BTW - the "industry" seems to be battling itself again with IFR versus LFTR, small versus large, and sodium versus light water discussions going on in various forums. For my money, the real battle is fission versus combustion and I know who I believe should win on any reasonable level playing field with objective score cards.
Will the same rule apply to all the puffery we see on this board about advanced reactor designs that only exist on paper or small-scale lab experiments (thorium breeders, molten salt reactors, fusion-fission hybrids etc.)?
I don't think that anyone is suggesting that those are a reasonable short-term solution (though isn't there a working vaguely large-scale thorium breeder in India?), but politicians do seem to genuinely think that 'clean coal' is something that could be used.

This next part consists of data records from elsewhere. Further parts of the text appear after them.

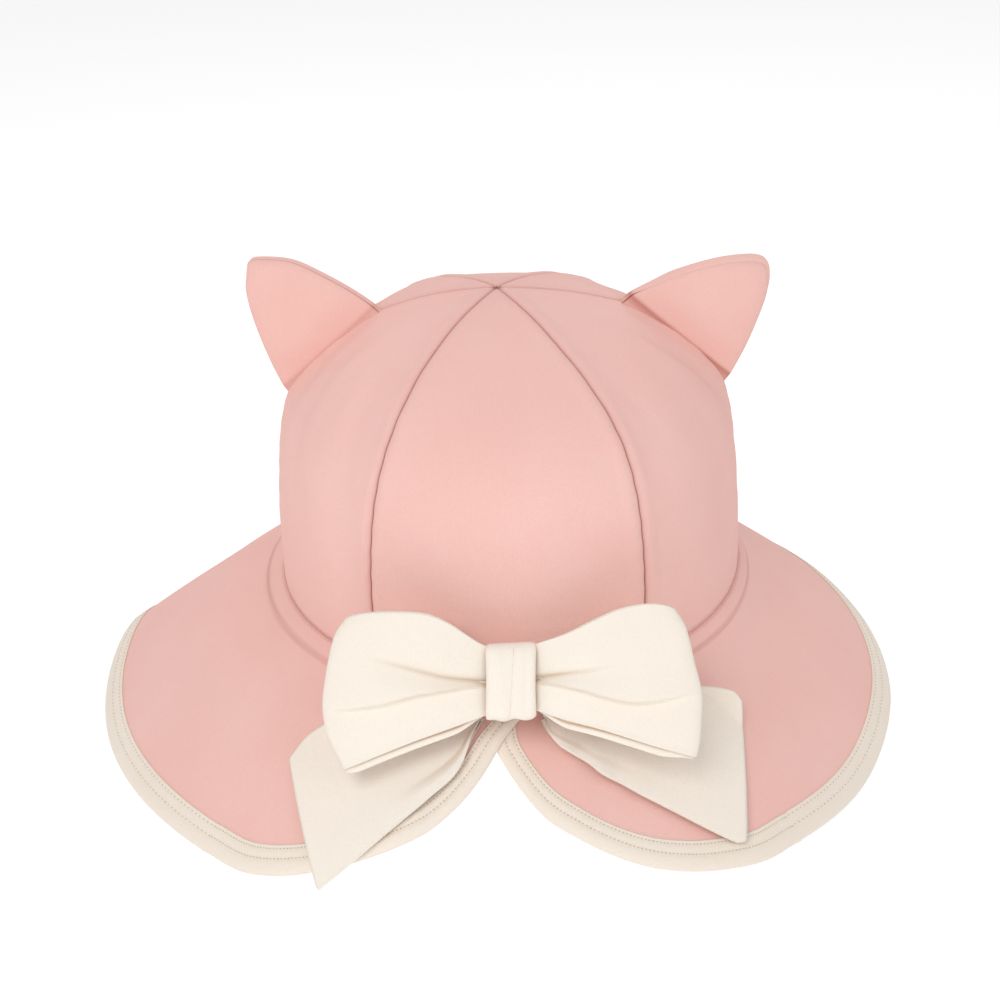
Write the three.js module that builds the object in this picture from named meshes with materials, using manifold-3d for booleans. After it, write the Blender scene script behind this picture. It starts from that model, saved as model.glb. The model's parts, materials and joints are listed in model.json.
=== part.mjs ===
// A child's sun hat with cat ears: a six-gore crown, a brim that is split at the back
// and bound along its edge, and a bow over the split.
// Millimetres, +Z up, +Y towards the wearer's face. The origin is the centre of the head opening.
import * as THREE from 'three';
import { mergeVertices } from 'three/addons/utils/BufferGeometryUtils.js';
import Module from 'manifold-3d';

const wasm = await Module();
wasm.setup();

// ---------------------------------------------------------------- driving dimensions

const OPENING_HALF_WIDTH = 80;
const OPENING_HALF_DEPTH = 92;
const DEPTH_RATIO = OPENING_HALF_DEPTH / OPENING_HALF_WIDTH;
const CROWN_HEIGHT = 99.5;
const CROWN_SIDE_HANDLE = new THREE.Vector2(82.3, 58.7);
const CROWN_TOP_HANDLE = new THREE.Vector2(84, 90);

const CLOTH = 1.2; // crown cloth
const LINING = 1.0;
const GAP = 0.4; // air between neighbouring layers
const SEAM_GAP = 0.3; // air between gores, and at a fold

const BRIM_INNER = 79;
const BRIM_REACH = 62.3; // horizontal growth from the crown seam to the rim
const BRIM_DROP = 48;
const BRIM_SAG = 0.15; // how much steeper the brim gets towards its rim
const BRIM_START = -0.3;
// Brim layers, as heights below its upper surface
const UPPER = [0, 1.0];
const INTERLINING = [1.4, 2.2];
const UNDERSIDE = [2.6, 3.6];

const BINDING_WIDTH = 8; // in plan, which is 10 mm along the slope
const BINDING_INNER = 86; // the binding's ends stop short of the crown
const BINDING_CLOTH = 1.0;
const SPLIT_HALF_GAP = 0.5; // the lobes meet at the back
const NOTCH_WIDTH = 19; // brim width left at the bottom of the notch, in plan
const LOBE_HALF = 86; // how far from the centre line a lobe's rounded corner ends
const LOBE_POWER = 1.54;

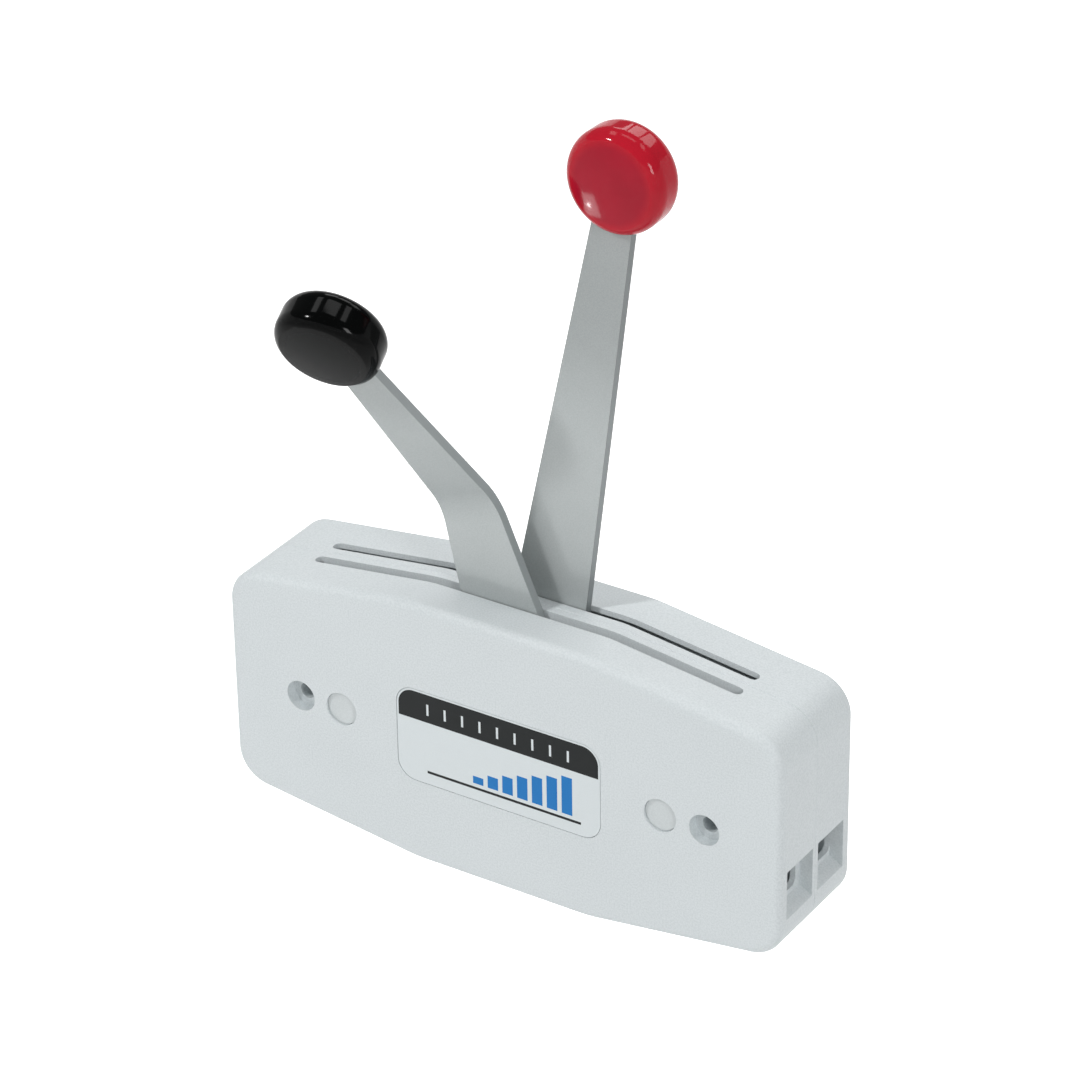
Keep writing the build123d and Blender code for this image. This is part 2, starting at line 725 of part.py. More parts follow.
with BuildPart() as thrust_washers:
    for side in (FRONT, REAR):
        add(ring(side, disc_outer, thrust_washer_thickness, thrust_washer, shaft_hole))
save(thrust_washers.part, "thrust_washers")

save(make_strap(FRONT), "front_cable_strap")
save(make_strap(REAR), "rear_cable_strap")

with BuildPart() as strap_screws:
    for side in (FRONT, REAR):
        for gap in clamp_screw_gaps:
            top = Plane.XY.offset(cable_height + strap_thickness)
            with BuildSketch(top):
                with Locations((saddle_end - saddle_length / 2, -(middle + side * gap))):
                    Circle(clamp_screw / 2)
            extrude(amount=-clamp_screw_length + loose_clearance)
            with BuildSketch(top):
                with Locations((saddle_end - saddle_length / 2, -(middle + side * gap))):
                    Circle(clamp_screw_head / 2)
            extrude(amount=clamp_screw_head_height)
save(strap_screws.part, "strap_screws")

for lever in (shift, throttle):
    save(make_lever(lever), f"{lever.name}_lever")
    save(make_bush(lever), f"{lever.name}_bush")
    save(make_knob(lever), f"{lever.name}_knob")
    save(make_pin(lever), f"{lever.name}_cable_pin")
    save(make_clip(lever), f"{lever.name}_pin_clip")
    save(make_rod_end(lever), f"{lever.name}_rod_end")
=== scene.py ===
"""Looks of a side-mount twin-lever boat control: its two turned knobs, and every finish and light."""
from __future__ import annotations

import json
import logging
import math
from dataclasses import dataclass, field
from enum import Enum

import bpy
import numpy as np
from mathutils import Matrix, Vector


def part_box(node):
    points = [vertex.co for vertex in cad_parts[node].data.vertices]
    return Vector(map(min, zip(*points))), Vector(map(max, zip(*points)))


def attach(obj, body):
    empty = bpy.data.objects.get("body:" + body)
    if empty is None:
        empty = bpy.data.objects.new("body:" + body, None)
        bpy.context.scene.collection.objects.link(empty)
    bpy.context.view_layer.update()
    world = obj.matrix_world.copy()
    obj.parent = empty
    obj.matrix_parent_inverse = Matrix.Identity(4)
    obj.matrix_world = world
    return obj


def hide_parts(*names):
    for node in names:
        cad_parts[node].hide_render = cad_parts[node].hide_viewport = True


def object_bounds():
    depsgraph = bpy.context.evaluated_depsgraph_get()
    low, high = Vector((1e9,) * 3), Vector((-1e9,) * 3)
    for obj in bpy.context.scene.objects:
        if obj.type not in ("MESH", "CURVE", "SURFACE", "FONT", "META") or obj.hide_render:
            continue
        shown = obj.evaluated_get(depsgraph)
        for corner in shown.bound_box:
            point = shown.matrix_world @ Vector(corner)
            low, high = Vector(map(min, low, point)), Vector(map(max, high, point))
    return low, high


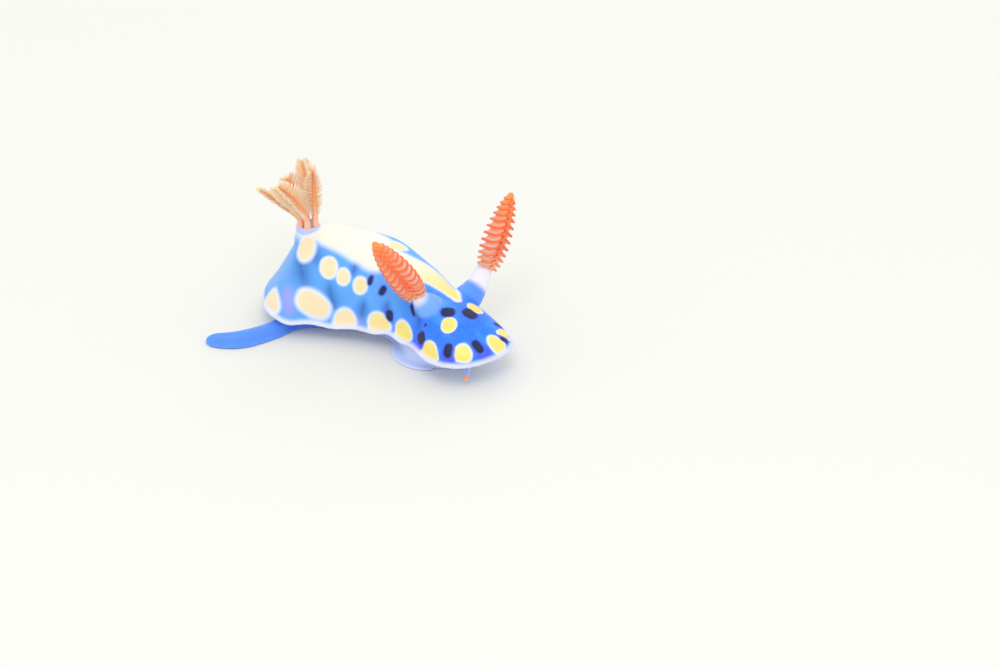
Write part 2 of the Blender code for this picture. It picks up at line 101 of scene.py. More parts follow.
# x, y, half width of the sole, half width at the flank, height of the top
foot = {
    "stations": [
        (0.50, -4.7, 1.20, 1.35, 1.38),
        (0.25, -3.5, 1.55, 1.60, 1.32),
        (-0.30, -2.1, 2.50, 1.80, 1.20),
        (0.00, 0.6, 1.60, 1.45, 1.00),
        (-0.90, 3.4, 1.45, 1.45, 0.90),
        (-3.05, 5.8, 1.60, 1.45, 0.88),
        (-5.45, 6.6, 0.85, 0.75, 0.85),
        (-7.85, 6.3, 0.64, 0.52, 0.88),
        (-10.20, 6.6, 0.66, 0.50, 0.90),
        (-11.90, 8.0, 0.50, 0.34, 0.66),
    ],
    "leftSole": 1.7,  # the lobe near the front stands out on the right side only
    "underMantle": 0.62,  # share of its length that joins the mantle above it
    "joinSharpness": 60.0,
    "reachUp": 0.75,
    "edgeHeight": 0.2,
    "edgeFlare": 0.2,
    "frontRounding": 0.7,
    "tailRounding": 0.9,
    "segments": 72,
    "rings": 150,
}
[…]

Bush passed the nuclear 2010 bill - the one thing which has lead nuclear to even be under consideration. Sessions called for 100 new nuclear reactors. Republicans are not for nuclear because Democrats are against it, they were for it before Democrats were against it, they are for it today and they are also suspicious of a world without nuclear weapons. They have a love affair with all things nuclear. Don't over simplify this as being some simple partisan thing - it isn't. And whatever most Republicans think about global warming, McCain called for many more nuclear reactors and cap and trade. Anyway, so much for that, neither party in this economic climate is going to pass a real carbon bill. The only option is moving the grid over to carbon free sources, that means solar and wind, and Obama is doing that. Over $30 billion in the stimulus package went to renewable energy!
http://www.growthink.com/content/obama-stimulus-package-stimulates-renewable-energies-across-nation
Anway, I appreciate that you support Obama, but don't delude yourself, he is not pro-nuclear. At worst he is mildly ambiguous, but after shutting down Yucca and ending reprocessing, I don't think there is much doubt there.